• Your instructions
Write out, word for word, the first line of the data below and every line after it through the one containing "return button(power_z, power_radius, base_back".

• Data segment
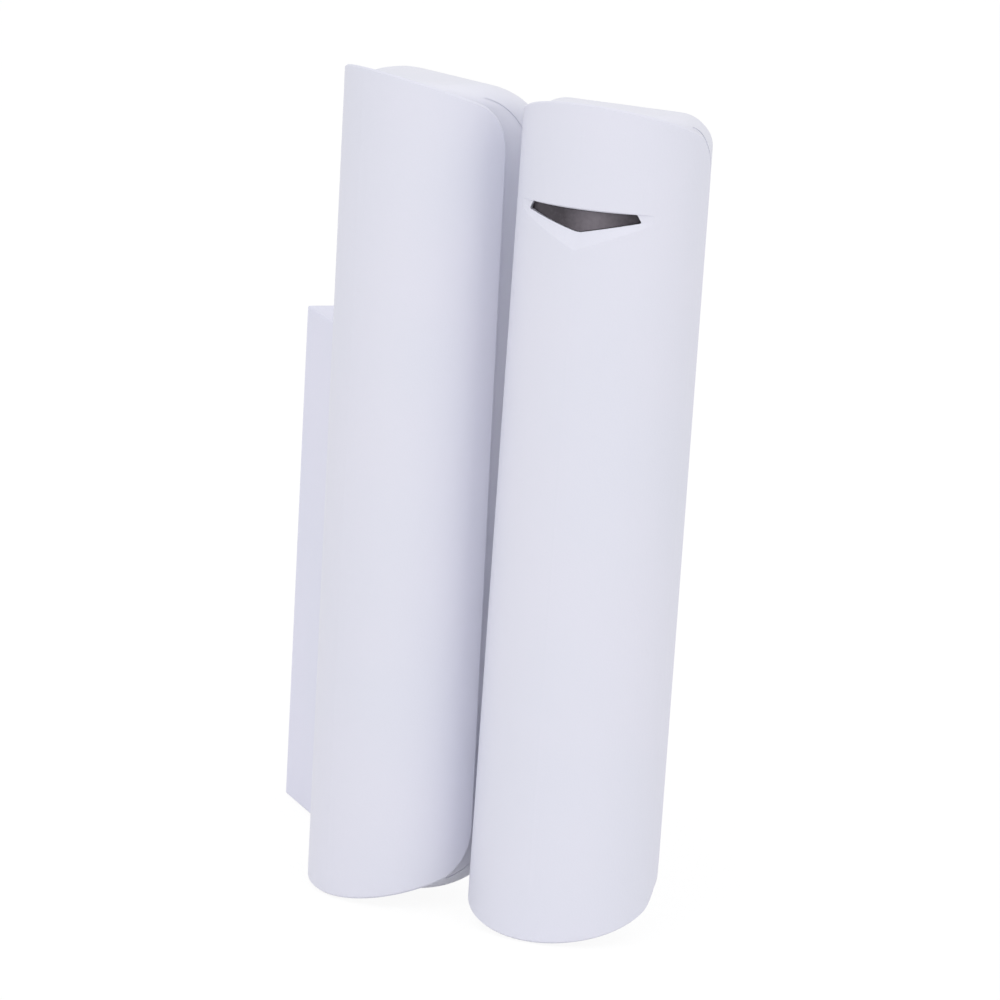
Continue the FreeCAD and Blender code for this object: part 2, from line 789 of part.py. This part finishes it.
def button(z, radius, tip, travel):
    """A push button with a collar inside the floor and a stem up to its switch."""
    head = rod(radius, V(0, floor_y - stop_gap - collar_thickness, z), V(0, tip, z))
    collar = rod(radius + collar_extra, V(0, floor_y - stop_gap - collar_thickness, z),
                 V(0, floor_y - stop_gap, z))
    stem = rod(stem_radius, V(0, board_back + switch_height + travel + switch_play, z),
               V(0, floor_y - stop_gap, z))
    return head.fuse([collar, stem])


def tamper_button():
    return button(tamper_z, tamper_radius, base_back, tamper_travel)


def power_button():
    return button(power_z, power_radius, base_back - power_sink, power_travel)


def switch_body(z):
    back = board_back + switch_height
    return front_plate(switch_size, switch_size, 0, z, board_back, back, switch_corner)


def detector_bracket():
    return bracket_blank().cut(tear_off_cuts())


def cradle_ribs():
    return [box(-magnet_width / 2, magnet_width / 2, holder_back, floor_y + base_floor / 2,
                z - cradle_rib / 2, z + cradle_rib / 2) for z in (cradle_pitch / 2, -cradle_pitch / 2)]


def magnet_base():
    return base_blank().fuse(cradle_ribs())


def rounded_block(width, depth, length, back, low, edge):
    block = box(-width / 2, width / 2, back - depth, back, low, low + length)
    return block.makeChamfer(edge, block.Edges)


def bar_magnet():
    low = -magnet_length / 2
    return rounded_block(magnet_width, magnet_depth, magnet_length, magnet_back, low, magnet_edge)


def magnet_holder():
    """A tray around the bar, with two openings in each side."""
    outer = magnet_width / 2 + holder_gap + holder_wall
    end = magnet_length / 2 + holder_gap + holder_wall
    front = magnet_back - holder_height
    tray = front_plate(2 * outer, 2 * end, 0, 0, front, holder_back, holder_wall)
    room = box(-magnet_width / 2 - holder_gap, magnet_width / 2 + holder_gap, front - over,
               magnet_back + holder_gap, -magnet_length / 2 - holder_gap, magnet_length / 2 + holder_gap)
    half = holder_window / 2
    windows = [box(-outer - over, outer + over, front - over, magnet_back - holder_window_lift,
                   z - half, z + half) for z in (-magnet_length / 4, magnet_length / 4)]
    return tray.cut([room] + windows)


def slab_case():
    """A plain slab, open at the back, with soft edges on its front."""
    front = -(pad_thickness + slab_depth)
    block = box(-slab_width / 2, slab_width / 2, front, -pad_thickness, 0, slab_length)
    soft = [e for e in block.Edges if any(v.Point.y < front + near for v in e.Vertexes)]
    block = block.makeFillet(slab_edge, soft)
    room = box(-slab_width / 2 + slab_wall, slab_width / 2 - slab_wall, front + slab_wall,
               over, slab_wall, slab_length - slab_wall)
    case = block.cut(room)
    ribs = []
    top_of_magnet = (slab_length + small_magnet_length) / 2 + small_magnet_gap
    for z in (slab_length - top_of_magnet - small_magnet_rib, top_of_magnet):
        ribs.append(box(-slab_width / 2 + slab_wall / 2, slab_width / 2 - slab_wall / 2,
                        front + slab_wall / 2, -pad_thickness - cover_thickness - cover_gap,
                        z, z + small_magnet_rib))
    return case.fuse(ribs)


def small_bar_magnet():
    back = -pad_thickness - slab_depth + slab_wall + small_magnet_depth
    low = (slab_length - small_magnet_length) / 2
    return rounded_block(small_magnet_width, small_magnet_depth, small_magnet_length, back, low,
                         small_magnet_edge)


def small_magnet_cover():
    width = slab_width - 2 * slab_wall - 2 * cover_gap
    length = slab_length - 2 * slab_wall - 2 * cover_gap
    return front_plate(width, length, 0, slab_length / 2, -pad_thickness - cover_thickness,
                       -pad_thickness, cover_corner)


def small_magnet_pad():
    width = slab_width - 2 * pad_inset
    length = slab_length - 2 * pad_inset
    return front_plate(width, length, 0, slab_length / 2, -pad_thickness, 0, pad_corner)


def stand(shape, turn, place):
    """Turns a piece about the upright, leans it, and sets its origin in place."""
    turned = FreeCAD.Rotation(UP, turn)
    leaned = FreeCAD.Rotation(V(0, 1, 0), kit_lean)
    placed = shape.copy()
    placed.Placement = FreeCAD.Placement(place, leaned.multiply(turned))
    return placed


def large_place():
    """The large magnet's own origin, on its wall face, from the middle of its widest line."""
    turn = math.radians(large_turn)
    back = -widest_y
    return V(-large_x - math.sin(turn) * back, large_y + widest_y + math.cos(turn) * back, large_z)


def small_place():
    """Its origin is the middle of its back's lowest line. Its lowest corner is level with the shells."""
    lowest = stand(slab_case(), small_turn, V(0, 0, 0)).BoundBox.ZMin
    return V(-small_x, widest_y + small_y, -half_length - lowest)


def save(name, shape):
    shape.exportStep("parts/%s.step" % name)


detector_pieces = {
    "detector_shell": detector_shell(),
    "detector_base": detector_base(),
    "detector_bracket": detector_bracket(),
    "indicator_window": indicator_window(),
    "light_guide": light_guide(),
    "circuit_board": circuit_board(),
    "status_led": status_led(),
    "reed_switch_left": reed_switch(-1),
    "reed_switch_right": reed_switch(1),
    "reed_leads": reed_leads(),
    "radio_shield": radio_shield(),
    "controller_chip": controller_chip(),
    "antenna": antenna(),
    "terminal_block": terminal_block(),
    "terminal_screws": terminal_screws(),
    "lithium_cell": lithium_cell(),
    "positive_contact": positive_contact(),
    "negative_contact": negative_contact(),
    "tamper_button": tamper_button(),
    "tamper_switch": switch_body(tamper_z),
    "power_button": power_button(),
    "power_switch": switch_body(power_z),
}
large_magnet_pieces = {
    "magnet_shell": shell_blank(),
    "magnet_base": magnet_base(),
    "magnet_bracket": bracket_blank(),
    "magnet_holder": magnet_holder(),
    "bar_magnet": bar_magnet(),
}
small_magnet_pieces = {
    "small_magnet_case": slab_case(),
    "small_magnet_cover": small_magnet_cover(),
    "small_bar_magnet": small_bar_magnet(),
    "small_magnet_pad": small_magnet_pad(),
}

os.makedirs("parts", exist_ok=True)
for name, shape in detector_pieces.items():
    save(name, shape)
for name, shape in large_magnet_pieces.items():
    save(name, stand(shape, large_turn, large_place()))
for name, shape in small_magnet_pieces.items():
    save(name, stand(shape, small_turn, small_place()))
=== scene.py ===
import math

import bpy
from mathutils import Matrix, Vector


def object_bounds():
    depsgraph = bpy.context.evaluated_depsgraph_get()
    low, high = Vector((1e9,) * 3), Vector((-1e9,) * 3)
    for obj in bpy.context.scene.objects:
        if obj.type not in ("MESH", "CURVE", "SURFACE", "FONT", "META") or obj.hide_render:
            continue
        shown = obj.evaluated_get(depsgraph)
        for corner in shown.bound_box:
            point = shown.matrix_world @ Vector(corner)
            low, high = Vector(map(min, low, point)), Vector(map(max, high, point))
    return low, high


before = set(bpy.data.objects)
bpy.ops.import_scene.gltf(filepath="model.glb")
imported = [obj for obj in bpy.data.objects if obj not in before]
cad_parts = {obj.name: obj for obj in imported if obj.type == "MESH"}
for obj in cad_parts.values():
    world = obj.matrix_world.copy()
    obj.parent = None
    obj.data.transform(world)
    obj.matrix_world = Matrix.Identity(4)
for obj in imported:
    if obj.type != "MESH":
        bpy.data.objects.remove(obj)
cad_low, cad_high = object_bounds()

# Camera. It is rolled a few degrees, so the detector leans to the right.
view_distance = 0.8466
view_azimuth = math.radians(22.5)
view_elevation = math.radians(11.64)
view_roll = math.radians(4.06)
view_aside = -0.00943        # the picture's middle lies left of the detector's middle line
view_above = 0.00138
view_lens = 288.0
widest_line = -0.0100        # the housing's widest line, in front of the wall

towards_camera = Vector((math.sin(view_azimuth) * math.cos(view_elevation),
                         -math.cos(view_azimuth) * math.cos(view_elevation),
                         math.sin(view_elevation)))
level_right = Vector((math.cos(view_azimuth), math.sin(view_azimuth), 0.0))
level_up = towards_camera.cross(level_right)
picture_right = level_right * math.cos(view_roll) + level_up * math.sin(view_roll)
picture_up = towards_camera.cross(picture_right)
camera_data = bpy.data.cameras.new("camera")
camera_data.lens = view_lens
camera_data.sensor_width = 36.0
camera_data.clip_start = 0.05
camera_data.clip_end = 20.0
camera = bpy.data.objects.new("camera", camera_data)
bpy.context.scene.collection.objects.link(camera)
camera.matrix_world = Matrix((picture_right, picture_up, towards_camera)).transposed().to_4x4()
camera.location = (Vector((0.0, widest_line, 0.0)) + towards_camera * view_distance
                   + picture_right * view_aside + picture_up * view_above)
bpy.context.scene.camera = camera


# Studio. A pale world gives most of the light. A large soft lamp stands in front and above, and
# weaker ones to the right and overhead.
scene = bpy.context.scene
scene.view_settings.view_transform = "Standard"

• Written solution
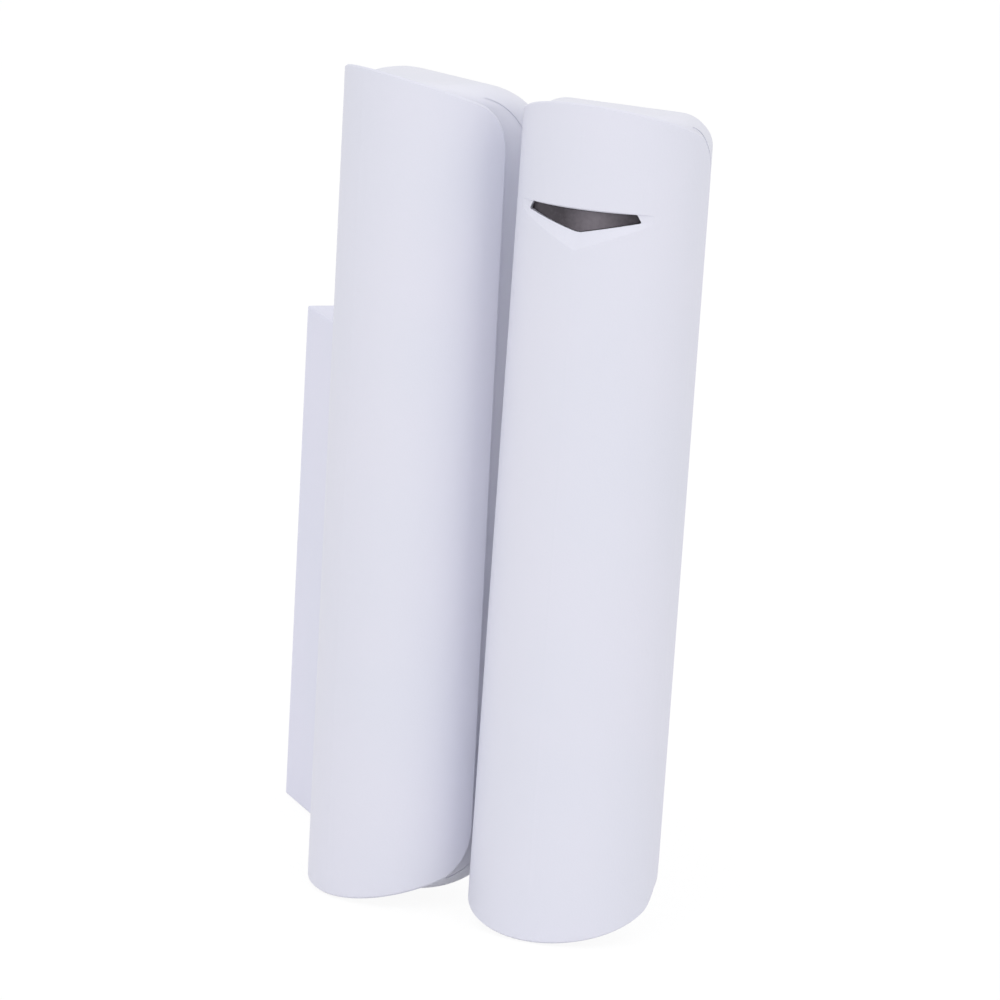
Continue the FreeCAD and Blender code for this object: part 2, from line 789 of part.py. This part finishes it.
def button(z, radius, tip, travel):
    """A push button with a collar inside the floor and a stem up to its switch."""
    head = rod(radius, V(0, floor_y - stop_gap - collar_thickness, z), V(0, tip, z))
    collar = rod(radius + collar_extra, V(0, floor_y - stop_gap - collar_thickness, z),
                 V(0, floor_y - stop_gap, z))
    stem = rod(stem_radius, V(0, board_back + switch_height + travel + switch_play, z),
               V(0, floor_y - stop_gap, z))
    return head.fuse([collar, stem])


def tamper_button():
    return button(tamper_z, tamper_radius, base_back, tamper_travel)


def power_button():
    return button(power_z, power_radius, base_back - power_sink, power_travel)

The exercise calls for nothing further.